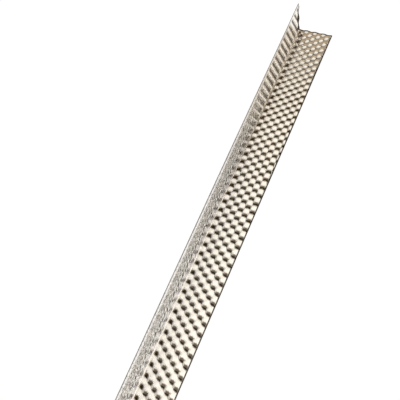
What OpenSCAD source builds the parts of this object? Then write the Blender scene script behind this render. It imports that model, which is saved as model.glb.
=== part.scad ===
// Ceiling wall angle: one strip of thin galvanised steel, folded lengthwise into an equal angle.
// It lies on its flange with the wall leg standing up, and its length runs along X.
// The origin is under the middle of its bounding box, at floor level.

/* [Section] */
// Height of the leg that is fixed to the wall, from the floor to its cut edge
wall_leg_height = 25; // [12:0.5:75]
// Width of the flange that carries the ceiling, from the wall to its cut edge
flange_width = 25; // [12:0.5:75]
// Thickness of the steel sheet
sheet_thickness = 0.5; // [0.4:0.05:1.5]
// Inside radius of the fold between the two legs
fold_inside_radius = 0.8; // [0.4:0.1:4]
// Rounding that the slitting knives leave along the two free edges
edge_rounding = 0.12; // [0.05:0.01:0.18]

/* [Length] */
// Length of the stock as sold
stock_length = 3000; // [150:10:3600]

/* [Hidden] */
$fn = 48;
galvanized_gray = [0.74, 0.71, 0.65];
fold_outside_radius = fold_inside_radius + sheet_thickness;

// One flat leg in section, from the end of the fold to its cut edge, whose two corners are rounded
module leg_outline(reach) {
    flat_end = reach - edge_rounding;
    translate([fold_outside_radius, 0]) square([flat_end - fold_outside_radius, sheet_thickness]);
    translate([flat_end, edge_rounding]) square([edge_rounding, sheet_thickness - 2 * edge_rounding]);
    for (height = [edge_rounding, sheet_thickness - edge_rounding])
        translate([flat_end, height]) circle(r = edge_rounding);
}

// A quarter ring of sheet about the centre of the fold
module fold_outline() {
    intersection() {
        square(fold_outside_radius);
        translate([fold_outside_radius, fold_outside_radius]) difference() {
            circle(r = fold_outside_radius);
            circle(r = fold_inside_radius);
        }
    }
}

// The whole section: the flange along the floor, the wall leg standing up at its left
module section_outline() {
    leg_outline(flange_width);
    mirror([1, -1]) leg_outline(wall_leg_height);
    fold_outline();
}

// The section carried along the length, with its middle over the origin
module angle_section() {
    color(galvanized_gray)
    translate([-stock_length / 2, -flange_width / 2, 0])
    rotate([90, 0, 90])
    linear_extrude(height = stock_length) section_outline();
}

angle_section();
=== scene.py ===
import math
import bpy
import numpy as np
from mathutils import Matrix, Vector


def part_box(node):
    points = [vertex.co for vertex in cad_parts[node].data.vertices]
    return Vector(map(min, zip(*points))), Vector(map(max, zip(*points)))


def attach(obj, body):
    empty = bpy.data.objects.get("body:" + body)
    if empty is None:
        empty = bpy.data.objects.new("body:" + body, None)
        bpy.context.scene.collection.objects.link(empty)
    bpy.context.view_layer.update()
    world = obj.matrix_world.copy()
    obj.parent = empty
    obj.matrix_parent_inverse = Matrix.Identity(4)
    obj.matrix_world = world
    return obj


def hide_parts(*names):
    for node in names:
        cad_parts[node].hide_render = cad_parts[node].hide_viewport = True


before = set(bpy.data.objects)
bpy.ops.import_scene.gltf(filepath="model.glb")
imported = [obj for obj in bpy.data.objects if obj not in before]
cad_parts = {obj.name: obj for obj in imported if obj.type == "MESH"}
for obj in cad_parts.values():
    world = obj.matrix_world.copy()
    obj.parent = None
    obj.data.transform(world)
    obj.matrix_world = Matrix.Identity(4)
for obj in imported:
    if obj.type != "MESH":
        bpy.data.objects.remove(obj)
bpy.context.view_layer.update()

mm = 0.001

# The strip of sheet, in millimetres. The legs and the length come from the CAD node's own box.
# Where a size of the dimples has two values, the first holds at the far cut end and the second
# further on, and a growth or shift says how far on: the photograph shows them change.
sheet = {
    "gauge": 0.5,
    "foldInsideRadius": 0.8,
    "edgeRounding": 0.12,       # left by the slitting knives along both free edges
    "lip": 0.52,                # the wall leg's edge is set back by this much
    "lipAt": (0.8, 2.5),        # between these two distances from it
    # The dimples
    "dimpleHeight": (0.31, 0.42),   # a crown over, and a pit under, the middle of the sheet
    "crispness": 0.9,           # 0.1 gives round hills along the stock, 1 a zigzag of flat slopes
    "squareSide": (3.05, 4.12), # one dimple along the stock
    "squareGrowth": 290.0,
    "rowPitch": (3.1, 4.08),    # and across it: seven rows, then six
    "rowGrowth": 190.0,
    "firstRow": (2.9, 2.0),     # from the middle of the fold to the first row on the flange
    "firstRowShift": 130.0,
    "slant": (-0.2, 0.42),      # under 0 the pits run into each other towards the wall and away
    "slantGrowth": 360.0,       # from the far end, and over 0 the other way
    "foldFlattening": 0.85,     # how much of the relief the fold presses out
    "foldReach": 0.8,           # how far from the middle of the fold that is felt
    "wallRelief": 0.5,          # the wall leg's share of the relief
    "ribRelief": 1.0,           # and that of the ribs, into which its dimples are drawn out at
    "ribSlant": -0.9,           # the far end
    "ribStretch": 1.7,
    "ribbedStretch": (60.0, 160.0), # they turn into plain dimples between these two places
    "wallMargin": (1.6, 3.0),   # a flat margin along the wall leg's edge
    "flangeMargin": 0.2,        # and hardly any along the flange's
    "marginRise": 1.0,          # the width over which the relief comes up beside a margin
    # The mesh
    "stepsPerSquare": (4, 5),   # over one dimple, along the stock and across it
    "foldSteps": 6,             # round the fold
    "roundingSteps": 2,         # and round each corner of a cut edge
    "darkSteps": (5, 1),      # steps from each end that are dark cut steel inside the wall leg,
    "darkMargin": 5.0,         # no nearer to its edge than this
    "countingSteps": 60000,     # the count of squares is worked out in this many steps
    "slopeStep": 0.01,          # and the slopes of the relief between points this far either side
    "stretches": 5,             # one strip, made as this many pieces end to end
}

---

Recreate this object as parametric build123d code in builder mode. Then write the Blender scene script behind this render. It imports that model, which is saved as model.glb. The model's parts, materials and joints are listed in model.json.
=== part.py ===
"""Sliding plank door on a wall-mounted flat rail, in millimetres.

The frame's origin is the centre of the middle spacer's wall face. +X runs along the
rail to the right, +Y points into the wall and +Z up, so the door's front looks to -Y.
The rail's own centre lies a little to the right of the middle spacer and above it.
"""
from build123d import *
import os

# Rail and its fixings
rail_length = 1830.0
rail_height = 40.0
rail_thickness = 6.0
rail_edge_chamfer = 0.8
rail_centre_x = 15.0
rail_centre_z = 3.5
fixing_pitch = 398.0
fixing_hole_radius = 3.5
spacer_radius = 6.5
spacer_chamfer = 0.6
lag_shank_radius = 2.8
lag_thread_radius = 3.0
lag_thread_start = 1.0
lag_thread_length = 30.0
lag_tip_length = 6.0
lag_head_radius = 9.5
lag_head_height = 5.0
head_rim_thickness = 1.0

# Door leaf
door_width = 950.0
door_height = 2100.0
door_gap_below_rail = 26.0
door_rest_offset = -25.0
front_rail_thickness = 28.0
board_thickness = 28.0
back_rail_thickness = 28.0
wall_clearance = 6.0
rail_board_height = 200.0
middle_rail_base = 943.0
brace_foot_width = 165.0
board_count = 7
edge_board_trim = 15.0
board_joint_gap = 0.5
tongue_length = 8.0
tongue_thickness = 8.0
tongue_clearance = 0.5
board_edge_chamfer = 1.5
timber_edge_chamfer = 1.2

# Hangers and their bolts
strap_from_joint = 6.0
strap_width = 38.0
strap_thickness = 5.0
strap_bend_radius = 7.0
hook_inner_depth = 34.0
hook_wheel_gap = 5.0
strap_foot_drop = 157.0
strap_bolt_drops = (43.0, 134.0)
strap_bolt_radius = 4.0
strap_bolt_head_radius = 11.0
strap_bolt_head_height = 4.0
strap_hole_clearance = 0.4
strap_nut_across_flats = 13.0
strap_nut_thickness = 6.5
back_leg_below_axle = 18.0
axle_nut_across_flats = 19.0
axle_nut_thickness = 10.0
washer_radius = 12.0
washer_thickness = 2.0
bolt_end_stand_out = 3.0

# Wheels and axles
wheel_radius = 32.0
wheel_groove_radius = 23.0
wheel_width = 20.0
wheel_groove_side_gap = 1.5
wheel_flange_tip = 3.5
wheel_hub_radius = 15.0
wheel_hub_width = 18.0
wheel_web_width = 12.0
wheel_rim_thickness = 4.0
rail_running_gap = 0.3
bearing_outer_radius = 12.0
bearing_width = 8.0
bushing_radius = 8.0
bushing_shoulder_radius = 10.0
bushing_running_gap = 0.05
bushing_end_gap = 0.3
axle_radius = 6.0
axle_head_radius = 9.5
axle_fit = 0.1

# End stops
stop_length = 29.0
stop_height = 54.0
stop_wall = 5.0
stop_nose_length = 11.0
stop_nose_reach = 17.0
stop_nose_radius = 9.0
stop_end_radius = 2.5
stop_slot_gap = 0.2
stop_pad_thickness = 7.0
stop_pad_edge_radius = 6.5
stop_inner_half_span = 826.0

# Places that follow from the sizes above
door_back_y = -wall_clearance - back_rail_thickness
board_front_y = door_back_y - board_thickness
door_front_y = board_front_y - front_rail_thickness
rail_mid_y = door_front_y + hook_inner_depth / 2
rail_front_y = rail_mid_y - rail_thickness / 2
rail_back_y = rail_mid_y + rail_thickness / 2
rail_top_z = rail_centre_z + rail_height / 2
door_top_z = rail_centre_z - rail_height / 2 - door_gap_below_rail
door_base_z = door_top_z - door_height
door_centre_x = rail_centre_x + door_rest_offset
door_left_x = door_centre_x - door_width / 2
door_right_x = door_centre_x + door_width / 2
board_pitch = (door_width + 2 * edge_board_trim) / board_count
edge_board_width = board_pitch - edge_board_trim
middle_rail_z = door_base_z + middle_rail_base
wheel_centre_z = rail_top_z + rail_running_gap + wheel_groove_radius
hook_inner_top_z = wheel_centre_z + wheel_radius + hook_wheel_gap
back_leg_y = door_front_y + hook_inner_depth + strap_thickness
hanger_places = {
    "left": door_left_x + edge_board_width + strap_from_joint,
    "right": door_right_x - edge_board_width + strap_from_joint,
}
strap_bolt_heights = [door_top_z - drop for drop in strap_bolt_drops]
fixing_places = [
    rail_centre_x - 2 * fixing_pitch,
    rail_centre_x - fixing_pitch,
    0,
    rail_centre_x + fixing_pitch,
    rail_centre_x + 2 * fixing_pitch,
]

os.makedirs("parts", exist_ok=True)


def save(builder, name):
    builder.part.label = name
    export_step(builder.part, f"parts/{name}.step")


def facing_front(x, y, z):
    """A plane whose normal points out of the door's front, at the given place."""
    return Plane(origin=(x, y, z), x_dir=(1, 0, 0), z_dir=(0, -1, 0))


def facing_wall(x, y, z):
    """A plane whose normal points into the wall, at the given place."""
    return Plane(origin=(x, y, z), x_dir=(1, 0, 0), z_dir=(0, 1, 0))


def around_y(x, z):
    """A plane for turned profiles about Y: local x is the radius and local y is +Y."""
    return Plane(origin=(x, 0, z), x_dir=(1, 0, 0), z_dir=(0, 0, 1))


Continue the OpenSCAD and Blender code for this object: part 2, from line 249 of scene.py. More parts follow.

--

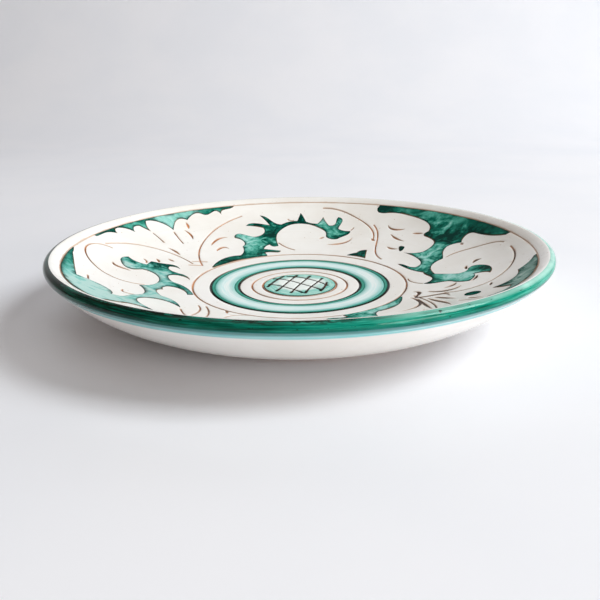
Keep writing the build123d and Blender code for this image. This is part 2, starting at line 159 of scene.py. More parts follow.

## To be done
Reproduce exactly the lines from the one containing "over the origin" through the one containing "bpy.context.scene.collection.objects.link(empty)", inclusive, and nothing else.

## Solution for this task
// The section carried along the length, with its middle over the origin
module angle_section() {
    color(galvanized_gray)
    translate([-stock_length / 2, -flange_width / 2, 0])
    rotate([90, 0, 90])
    linear_extrude(height = stock_length) section_outline();
}

angle_section();
=== scene.py ===
import math
import bpy
import numpy as np
from mathutils import Matrix, Vector


def part_box(node):
    points = [vertex.co for vertex in cad_parts[node].data.vertices]
    return Vector(map(min, zip(*points))), Vector(map(max, zip(*points)))


def attach(obj, body):
    empty = bpy.data.objects.get("body:" + body)
    if empty is None:
        empty = bpy.data.objects.new("body:" + body, None)
        bpy.context.scene.collection.objects.link(empty)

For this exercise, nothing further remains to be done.